The court noted that it had been previously established that a former employee who is owed wages may qualify as a creditor and, therefore, bring an action under the OBCA. The court found that Churchill became a creditor when her wages were withheld from Aero’s payroll in March 2016 and, when “Duns caused Aero to cease operations and transfer all of its assets to a related company in order to leave it without assets to respond to a possible judgment in this action,” it was oppressive conduct under the OBCA. As a result, Duns’ conduct warranted personal liability under the OBCA.

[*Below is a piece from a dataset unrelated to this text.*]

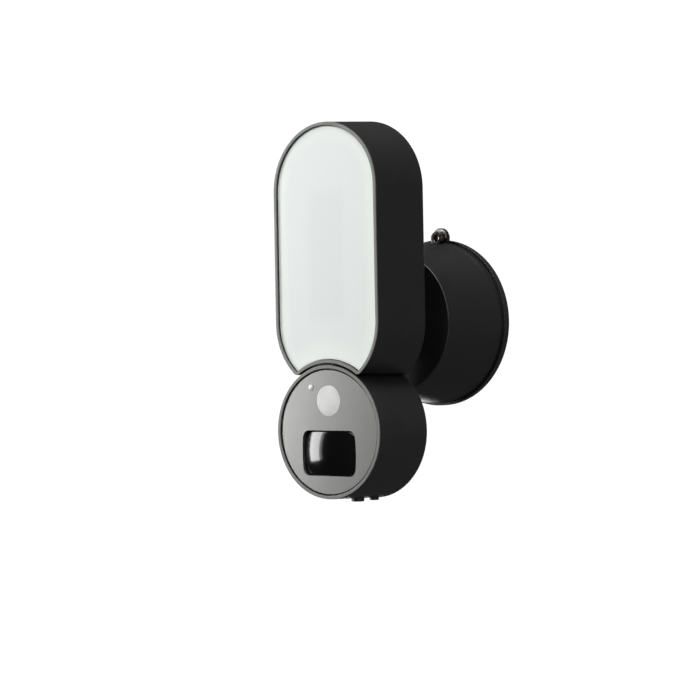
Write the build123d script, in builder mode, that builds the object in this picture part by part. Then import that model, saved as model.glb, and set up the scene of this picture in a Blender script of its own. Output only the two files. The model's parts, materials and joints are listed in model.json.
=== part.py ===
"""Wall-mounted floodlight with a security camera, a pan and tilt joint and a round wall base.

The origin is where the axis of the round wall base meets the wall. +X is to the right for
someone facing the front, +Y goes into the wall and +Z is up. Sizes are in millimetres.
"Out" is a distance from the wall, measured towards the front, so y = -out.
"""

import math
import os

from build123d import *

os.makedirs("parts", exist_ok=True)

# Both heads
FRONT_OUT = 125.5
HEAD_R = 44.0
WALL = 2.4
TRIM_T = 0.8
TRIM_W = 2.3
LIP_OUT = FRONT_OUT - TRIM_T

# Light head: a stadium with a concave lower edge that follows the drum below it
LIGHT_BACK_OUT = 80.0
LIGHT_BACK_R = 47.8
LIGHT_SPACING = 87.5
LIGHT_MID_Z = LIGHT_SPACING / 2
LIGHT_CORNER_R = 3.6
HEAD_GAP = 1.2
BITE_GROWTH = 2.0

# Drum that holds the camera
DRUM_Z = -72.0
DRUM_BACK_OUT = 78.0
DRUM_BACK_R = 46.0

# Opal diffuser and what lies behind it
DIFFUSER_OUT = FRONT_OUT - 1.4
DIFFUSER_T = 2.2
SEAL_T = 0.8
FIT_GAP = 0.15
LEDGE_W = 2.6
TRAY_FLOOR_OUT = 112.6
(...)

“Churchill had a reasonable expectation that Aero’s affairs would be conducted with a view to protecting the interests of a former employee who was owed wages and benefits,” the court said. “As the sole director of Aero, Duns may be held personally liable for the oppressive action identified.”

The court found that Aero dismissed Churchill without cause when her job title, direct reports and privileges were stripped from her and then she was removed from the payroll. As a result, she was entitled to “basic wages, statutory holiday pay, vacation pay and pay in lieu of notice.”

Damages for notice of dismissal plus aggravated damages

The court considered Churchill’s seven years of service, her executive position that included managerial responsibilities and a fairly high salary and her age of 36 at the time of her termination, determining that she was entitled to 12 months reasonable notice of termination.

The court also found that the way in which Churchill was dismissed “was unfair and in bad faith.” When Churchill inquired as to why she wasn’t on the payroll, Duns made “a false allegation” that she was “considered having quit” in an effort to avoid paying her entitlement to severance pay or reasonable notice. The court saw Duns’ conduct as retaliation for the issues between the couple arising from the end of their common law relationship outside of work and not related to Churchill’s job performance or Aero’s business. The court accepted Churchill’s claim of $75,000 in aggravated damages.

Churchill claimed an additional $75,000 in punitive damages, but the court noted that punitive damages “are an extraordinary remedy.” While Duns’ conduct in transferring Aero’s assets to avoid a possible wrongful dismissal judgment was unfair and in bad faith, the imposition of personal liability for oppressive conduct through the OBSA served the same purpose as punitive damages would have — deterrence of similar conduct in the future. The court found it unnecessary to impose both aggravated and punitive damages.

Aero and Duns were ordered to pay Churchill $106,358 in unpaid wages, benefits and pay in lieu of reasonable notice, $75,000 in aggravated damages and $11,741 in legal costs — for a total of $193,099.


For more information see:

•  Churchill v. Aero Auction Sales Inc., 2019 ONSC 4766 (Ont. S.C.J.).